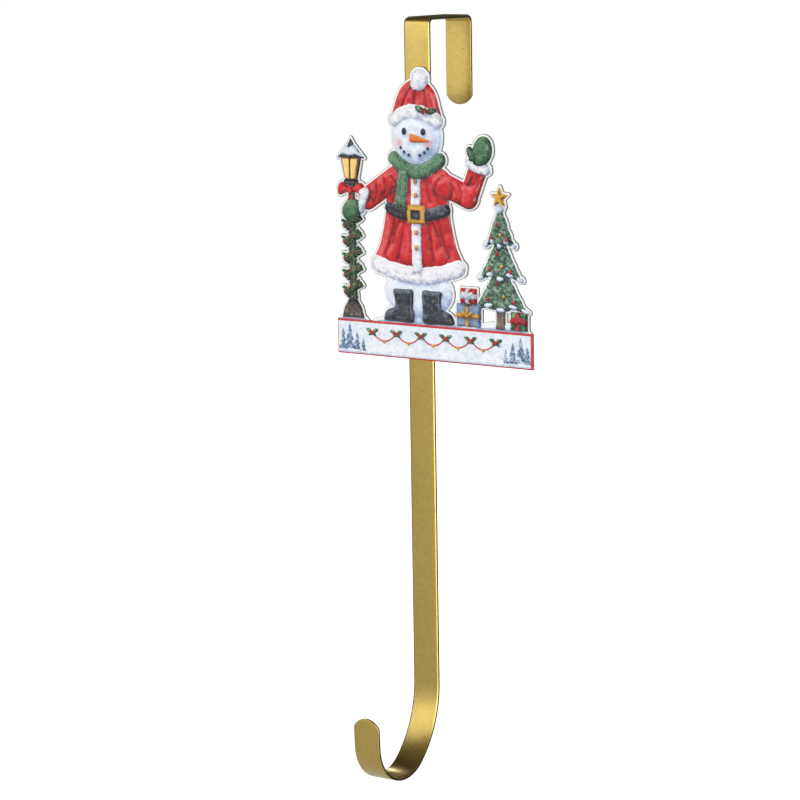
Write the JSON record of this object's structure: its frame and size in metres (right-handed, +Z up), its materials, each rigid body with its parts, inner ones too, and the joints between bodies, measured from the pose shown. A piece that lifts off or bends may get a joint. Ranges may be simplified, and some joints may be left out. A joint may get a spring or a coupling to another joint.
{
  "type": "over-the-door ornament hook",
  "caption": "Flat steel strip that hangs over the top of a door and curls forward into a deep hook, with an embossed winter plaque on its front.",
  "frame": {"origin": "middle of the underside of the bridge, where the hanger rests on the top edge of a door", "axes": "+X to the right seen from the front, +Y from the front of the door towards its back, +Z up"},
  "size_m": [0.155, 0.1153, 0.4921],
  "materials": {
    "gold_strap": "satin metallic gold coat on steel strip",
    "printed_plaque": "colour print on embossed steel sheet under clear gloss"
  },
  "bodies": {
    "root": {"hanger_strap": "gold_strap", "plaque": "printed_plaque"}
  },
  "joints": []
}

Do this:
Without changing a word, restate the whole listing.

Written reply:
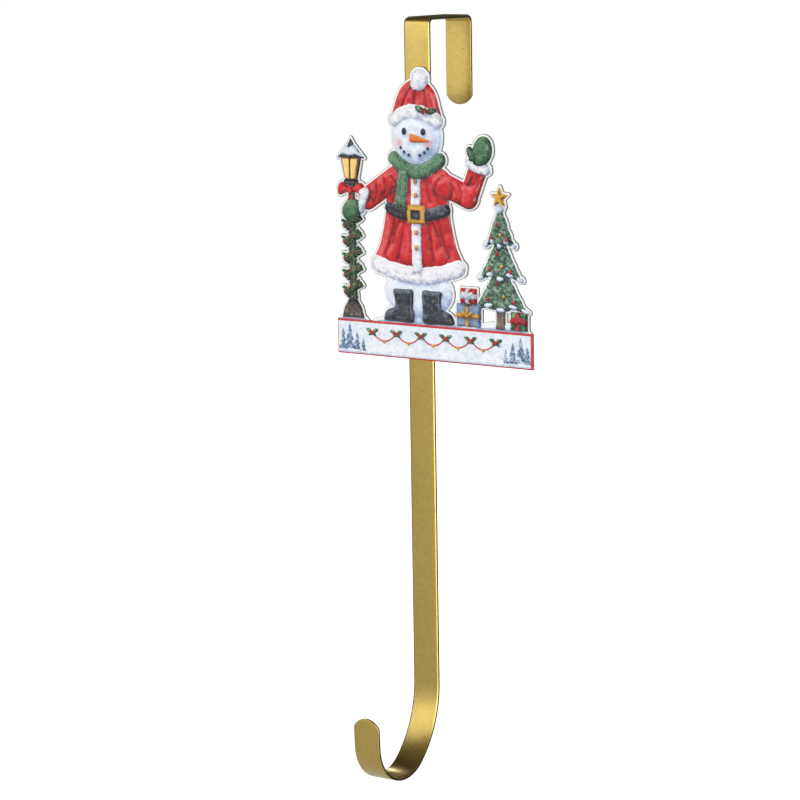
Write the JSON record of this object's structure: its frame and size in metres (right-handed, +Z up), its materials, each rigid body with its parts, inner ones too, and the joints between bodies, measured from the pose shown. A piece that lifts off or bends may get a joint. Ranges may be simplified, and some joints may be left out. A joint may get a spring or a coupling to another joint.
{
  "type": "over-the-door ornament hook",
  "caption": "Flat steel strip that hangs over the top of a door and curls forward into a deep hook, with an embossed winter plaque on its front.",
  "frame": {"origin": "middle of the underside of the bridge, where the hanger rests on the top edge of a door", "axes": "+X to the right seen from the front, +Y from the front of the door towards its back, +Z up"},
  "size_m": [0.155, 0.1153, 0.4921],
  "materials": {
    "gold_strap": "satin metallic gold coat on steel strip",
    "printed_plaque": "colour print on embossed steel sheet under clear gloss"
  },
  "bodies": {
    "root": {"hanger_strap": "gold_strap", "plaque": "printed_plaque"}
  },
  "joints": []
}